What I saw was a more gamist approach to DND, that’s for sure. Instead of I swing my sword, it was “I Cleave” or “I bring a Tide of Iron down on my foes.” Further, Book of Nine Swords had created this type of Martial in 3E. It was 3E’s attempt to scale up the martial types instead of scaling down the casters. With that, yes, you had daily abilities and encounter abilities.

What I also saw in this was a way for WotC to sell all of those as power cards, which I think they did. THAT was the motivation, imo, to sell more things to players, such as these easy cards to track class powers. I think what WotC/Hasbro failed to realize at the time was how good printers were and how cheap players are. (Maybe it’s just mine.) There were so many sites that had them all done in a PDF, maybe even for sale on DTRPG for a quarter of the offical ones, and then it was just printing them.

This is probably a distinction without a difference, though.

I still have players who forget what condition is what. I still forget it for 5E or Level Up since I’m not as versed in them.

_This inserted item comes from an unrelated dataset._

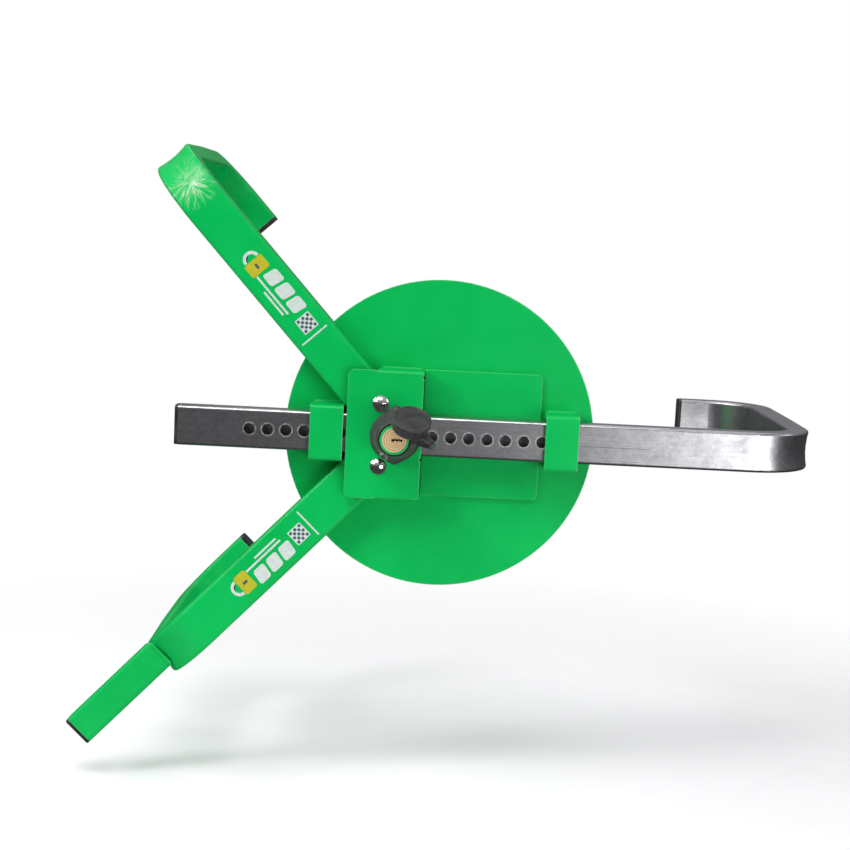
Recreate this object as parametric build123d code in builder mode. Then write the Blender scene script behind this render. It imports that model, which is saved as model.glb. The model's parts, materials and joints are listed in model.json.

My players liked that combat side of it and so didn’t mind tracking things. If anything, they were too good at min maxing. I wanted to have an epic battle at Epic Tier but didn’t min max my bad guys and then watched as two characters proceeded to do a combined 4k of damage to the main bad guy in the first round and end it. :frowning:

My players were also fine with 4E! They seemed to like it. It was me as DM that didn’t like it and went to Pathfinder.

I have no real numbers. All I saw at the time were charts like this:

Sadly, I haven’t found a site that lists all of them out, only quarter by quarter. I do agree that DND was still the juggernaut of gaming and being knocked down to number two was huge at the time. Assuming this is correct in the face of the Chris Sims quote.

Currently, all I see is this for numbers:

Thanks for the replies!

ETA: What I find more interesting is that I think that PF2 is more like 4E and 5E DND than PF1. It is based on keywords, a la 4E, and has a sliding bounded accuracy. The GMG suggests a way to remove adding level and suddenly it looks a lot like 5E!